Remember, this is also a stressful time for your suppliers. They are worried for their livilihoods and, just like you, are concerned about whether Coronavirus will continue to impact us, later into the year. When liaising with them, be as kind and patient as you can. This will effect you both, both financially and emotionally. Negotiate to see what solutions you can come to, that suit the both of you. Additionally, you might want to consider creating new contracts for your new dates, to ensure that you both feel comfortable moving forward.   

What should I be asking my vendors? 

Trying to strike a balance between what works for you and what works for your vendors. Here are some areas you can chat with them about, to see if you can come to any kind of mutual agreement.

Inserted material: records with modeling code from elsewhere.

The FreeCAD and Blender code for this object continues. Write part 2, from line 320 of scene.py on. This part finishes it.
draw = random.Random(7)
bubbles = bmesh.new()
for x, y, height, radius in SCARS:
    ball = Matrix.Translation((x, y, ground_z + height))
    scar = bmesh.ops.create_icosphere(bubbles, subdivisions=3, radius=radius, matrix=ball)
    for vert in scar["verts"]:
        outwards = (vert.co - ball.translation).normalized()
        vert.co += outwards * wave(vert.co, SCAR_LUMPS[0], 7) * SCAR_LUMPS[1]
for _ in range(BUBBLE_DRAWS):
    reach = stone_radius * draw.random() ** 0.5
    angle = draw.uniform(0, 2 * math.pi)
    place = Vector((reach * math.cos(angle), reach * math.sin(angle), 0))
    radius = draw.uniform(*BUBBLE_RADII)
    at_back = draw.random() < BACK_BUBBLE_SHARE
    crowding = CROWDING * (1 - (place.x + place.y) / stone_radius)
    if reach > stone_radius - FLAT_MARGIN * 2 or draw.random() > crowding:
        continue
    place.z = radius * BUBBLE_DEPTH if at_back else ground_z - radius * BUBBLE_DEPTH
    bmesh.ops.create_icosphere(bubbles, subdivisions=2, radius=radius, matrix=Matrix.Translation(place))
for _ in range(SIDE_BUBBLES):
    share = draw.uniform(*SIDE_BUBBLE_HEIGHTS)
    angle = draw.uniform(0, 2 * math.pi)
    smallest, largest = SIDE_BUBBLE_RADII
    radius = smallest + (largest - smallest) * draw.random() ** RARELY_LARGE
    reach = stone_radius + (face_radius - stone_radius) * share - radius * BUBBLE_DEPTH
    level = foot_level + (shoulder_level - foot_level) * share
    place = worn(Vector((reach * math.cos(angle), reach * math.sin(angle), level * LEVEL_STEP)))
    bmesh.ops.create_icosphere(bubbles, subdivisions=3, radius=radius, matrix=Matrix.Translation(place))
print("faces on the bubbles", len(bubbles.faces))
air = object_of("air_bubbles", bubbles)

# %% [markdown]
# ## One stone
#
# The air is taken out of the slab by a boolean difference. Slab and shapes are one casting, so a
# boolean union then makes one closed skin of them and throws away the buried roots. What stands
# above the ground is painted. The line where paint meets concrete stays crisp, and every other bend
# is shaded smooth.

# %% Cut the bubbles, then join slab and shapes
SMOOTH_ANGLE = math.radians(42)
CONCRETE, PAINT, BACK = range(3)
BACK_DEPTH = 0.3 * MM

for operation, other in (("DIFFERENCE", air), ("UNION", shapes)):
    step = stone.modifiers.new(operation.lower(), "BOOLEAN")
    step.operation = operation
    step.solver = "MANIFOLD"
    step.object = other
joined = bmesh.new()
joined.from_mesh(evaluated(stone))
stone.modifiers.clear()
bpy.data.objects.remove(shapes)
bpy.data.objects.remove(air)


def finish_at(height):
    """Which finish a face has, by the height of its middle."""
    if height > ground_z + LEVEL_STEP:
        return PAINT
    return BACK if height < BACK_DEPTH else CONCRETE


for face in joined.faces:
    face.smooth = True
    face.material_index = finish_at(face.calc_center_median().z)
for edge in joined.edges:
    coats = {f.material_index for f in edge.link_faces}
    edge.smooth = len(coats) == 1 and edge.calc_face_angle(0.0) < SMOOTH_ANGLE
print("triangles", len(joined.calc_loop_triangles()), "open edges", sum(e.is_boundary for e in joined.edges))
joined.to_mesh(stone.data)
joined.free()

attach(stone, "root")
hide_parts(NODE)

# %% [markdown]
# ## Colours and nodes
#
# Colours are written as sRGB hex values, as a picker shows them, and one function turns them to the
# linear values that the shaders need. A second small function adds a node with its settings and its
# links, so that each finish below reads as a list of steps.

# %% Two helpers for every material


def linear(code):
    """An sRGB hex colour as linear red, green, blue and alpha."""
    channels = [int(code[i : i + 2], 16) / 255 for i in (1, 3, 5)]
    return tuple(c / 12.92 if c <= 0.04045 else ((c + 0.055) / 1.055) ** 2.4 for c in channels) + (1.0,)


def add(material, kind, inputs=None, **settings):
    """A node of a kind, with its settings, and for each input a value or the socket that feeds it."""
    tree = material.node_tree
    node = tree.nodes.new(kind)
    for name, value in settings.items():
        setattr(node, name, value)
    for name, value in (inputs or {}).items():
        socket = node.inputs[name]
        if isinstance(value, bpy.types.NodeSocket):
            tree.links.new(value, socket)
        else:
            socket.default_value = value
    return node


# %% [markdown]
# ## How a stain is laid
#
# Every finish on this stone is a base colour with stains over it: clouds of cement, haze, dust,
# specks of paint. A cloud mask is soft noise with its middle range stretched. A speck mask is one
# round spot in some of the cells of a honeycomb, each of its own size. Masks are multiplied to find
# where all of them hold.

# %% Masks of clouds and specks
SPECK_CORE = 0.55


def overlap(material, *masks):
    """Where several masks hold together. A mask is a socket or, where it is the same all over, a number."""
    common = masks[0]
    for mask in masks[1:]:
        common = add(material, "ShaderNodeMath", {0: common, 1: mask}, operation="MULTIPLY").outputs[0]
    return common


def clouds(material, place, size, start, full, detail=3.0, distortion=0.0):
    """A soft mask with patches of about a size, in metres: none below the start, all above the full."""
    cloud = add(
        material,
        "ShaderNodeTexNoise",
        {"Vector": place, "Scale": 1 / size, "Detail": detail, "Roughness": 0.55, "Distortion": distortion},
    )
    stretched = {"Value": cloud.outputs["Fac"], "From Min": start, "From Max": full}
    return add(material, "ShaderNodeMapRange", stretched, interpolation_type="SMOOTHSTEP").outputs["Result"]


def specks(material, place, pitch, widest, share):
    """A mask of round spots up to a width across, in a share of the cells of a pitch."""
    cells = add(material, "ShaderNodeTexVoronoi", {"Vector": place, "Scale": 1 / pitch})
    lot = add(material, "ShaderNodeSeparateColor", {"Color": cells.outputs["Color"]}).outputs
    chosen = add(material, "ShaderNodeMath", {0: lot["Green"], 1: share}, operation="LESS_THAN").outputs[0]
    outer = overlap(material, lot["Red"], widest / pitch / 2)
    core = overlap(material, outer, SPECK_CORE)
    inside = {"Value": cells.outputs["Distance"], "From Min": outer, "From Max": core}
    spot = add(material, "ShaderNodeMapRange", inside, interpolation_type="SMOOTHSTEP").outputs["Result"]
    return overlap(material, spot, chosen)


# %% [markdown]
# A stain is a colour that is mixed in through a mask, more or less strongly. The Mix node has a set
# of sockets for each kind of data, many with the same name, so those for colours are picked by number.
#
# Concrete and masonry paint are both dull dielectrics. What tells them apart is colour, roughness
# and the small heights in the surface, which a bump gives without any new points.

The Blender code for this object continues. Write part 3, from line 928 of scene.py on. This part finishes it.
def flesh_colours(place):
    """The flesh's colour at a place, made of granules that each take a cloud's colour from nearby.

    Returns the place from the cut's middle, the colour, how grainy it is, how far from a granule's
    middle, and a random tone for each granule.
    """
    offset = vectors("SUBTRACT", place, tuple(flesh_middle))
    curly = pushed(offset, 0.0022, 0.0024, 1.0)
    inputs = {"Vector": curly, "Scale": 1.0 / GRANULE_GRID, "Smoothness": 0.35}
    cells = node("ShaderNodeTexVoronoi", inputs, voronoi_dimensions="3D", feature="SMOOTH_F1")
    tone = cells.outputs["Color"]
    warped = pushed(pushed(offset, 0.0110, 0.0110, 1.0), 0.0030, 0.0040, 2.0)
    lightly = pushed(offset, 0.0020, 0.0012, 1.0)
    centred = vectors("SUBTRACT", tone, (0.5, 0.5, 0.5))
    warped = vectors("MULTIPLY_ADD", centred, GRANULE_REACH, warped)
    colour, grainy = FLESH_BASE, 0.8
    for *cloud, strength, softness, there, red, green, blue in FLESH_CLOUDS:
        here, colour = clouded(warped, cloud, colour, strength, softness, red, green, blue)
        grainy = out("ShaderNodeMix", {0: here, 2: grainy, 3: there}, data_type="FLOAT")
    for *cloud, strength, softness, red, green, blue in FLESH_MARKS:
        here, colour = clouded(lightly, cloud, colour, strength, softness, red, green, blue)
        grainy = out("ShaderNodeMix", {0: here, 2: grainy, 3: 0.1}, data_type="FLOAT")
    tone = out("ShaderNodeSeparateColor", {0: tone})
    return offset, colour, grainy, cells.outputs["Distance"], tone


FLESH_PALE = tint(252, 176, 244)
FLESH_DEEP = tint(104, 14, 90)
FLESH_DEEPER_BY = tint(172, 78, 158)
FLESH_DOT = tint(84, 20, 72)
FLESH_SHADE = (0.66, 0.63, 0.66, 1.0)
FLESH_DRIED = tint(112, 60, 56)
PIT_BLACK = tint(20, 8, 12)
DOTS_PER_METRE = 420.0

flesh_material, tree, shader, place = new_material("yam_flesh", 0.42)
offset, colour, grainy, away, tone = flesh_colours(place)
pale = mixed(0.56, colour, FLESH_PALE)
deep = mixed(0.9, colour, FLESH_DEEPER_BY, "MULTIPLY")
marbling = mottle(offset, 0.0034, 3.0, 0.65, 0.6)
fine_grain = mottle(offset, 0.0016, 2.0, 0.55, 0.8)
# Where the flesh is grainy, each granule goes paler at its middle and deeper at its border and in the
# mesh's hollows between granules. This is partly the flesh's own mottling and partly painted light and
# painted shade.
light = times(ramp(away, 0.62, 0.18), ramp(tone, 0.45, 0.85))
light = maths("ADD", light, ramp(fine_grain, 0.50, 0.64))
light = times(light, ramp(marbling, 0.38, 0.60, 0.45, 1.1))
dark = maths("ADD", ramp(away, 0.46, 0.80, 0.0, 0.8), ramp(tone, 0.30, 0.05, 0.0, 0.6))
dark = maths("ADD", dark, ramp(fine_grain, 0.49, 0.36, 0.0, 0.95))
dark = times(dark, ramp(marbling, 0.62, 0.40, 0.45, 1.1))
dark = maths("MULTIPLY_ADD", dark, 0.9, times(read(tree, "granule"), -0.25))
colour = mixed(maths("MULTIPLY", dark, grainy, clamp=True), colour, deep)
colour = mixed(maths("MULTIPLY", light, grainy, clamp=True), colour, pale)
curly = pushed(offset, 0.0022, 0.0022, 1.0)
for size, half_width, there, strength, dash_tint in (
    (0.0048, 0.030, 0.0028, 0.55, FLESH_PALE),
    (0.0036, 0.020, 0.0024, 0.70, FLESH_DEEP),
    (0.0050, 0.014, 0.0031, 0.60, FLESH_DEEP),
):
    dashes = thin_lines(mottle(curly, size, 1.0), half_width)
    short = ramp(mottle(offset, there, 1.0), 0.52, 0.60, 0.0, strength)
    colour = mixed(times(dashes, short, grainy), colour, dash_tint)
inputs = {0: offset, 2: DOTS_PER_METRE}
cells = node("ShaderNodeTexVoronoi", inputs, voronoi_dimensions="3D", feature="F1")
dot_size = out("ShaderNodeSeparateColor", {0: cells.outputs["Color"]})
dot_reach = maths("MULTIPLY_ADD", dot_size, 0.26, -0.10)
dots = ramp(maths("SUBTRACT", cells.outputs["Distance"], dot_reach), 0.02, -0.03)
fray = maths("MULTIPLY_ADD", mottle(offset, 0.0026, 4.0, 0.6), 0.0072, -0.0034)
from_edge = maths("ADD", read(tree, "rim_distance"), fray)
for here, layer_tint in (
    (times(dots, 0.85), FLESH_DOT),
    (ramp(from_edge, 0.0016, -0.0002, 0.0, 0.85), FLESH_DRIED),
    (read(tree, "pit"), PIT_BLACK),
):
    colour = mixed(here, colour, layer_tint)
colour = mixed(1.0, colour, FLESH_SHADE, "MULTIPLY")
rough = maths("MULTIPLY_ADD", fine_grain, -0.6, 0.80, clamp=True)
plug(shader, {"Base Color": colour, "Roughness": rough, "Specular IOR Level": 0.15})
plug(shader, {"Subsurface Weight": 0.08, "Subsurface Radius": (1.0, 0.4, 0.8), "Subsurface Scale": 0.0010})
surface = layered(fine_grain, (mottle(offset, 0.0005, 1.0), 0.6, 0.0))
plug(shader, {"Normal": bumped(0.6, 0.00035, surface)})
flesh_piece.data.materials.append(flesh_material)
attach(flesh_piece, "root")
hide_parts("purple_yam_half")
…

  • Ask them what flexibility they might have on rebooking things again in the future, if things continue to be difficult.  
  • See if they might consider waiving or reducing any cancellation terms. You can make it clear in your new agreement that these new terms will only apply if any further changes are a direct impact of Coronavirus.  
  • Find out if your supplier can provide you with a contingency plan, should they not be able to provide services for your wedding. For example, they may know other suppliers who offer the same or a very similar service to theirs who may be able to jump, in the case of sickness or any other reasons why they might be unable to meet their obligations.  
  • Ask what refund options they can offer, should they not be able to meet their obligations later down the line. 
  • Enquire to see if they might waive any ‘force majeure’ clauses in their contract. Or, alternatively, include this but state that funds will be returned, minus any costs incurred.  

Once you’ve got a new date, your vendors are secured and your loved ones have popped it in their diary- the rest should start falling into place.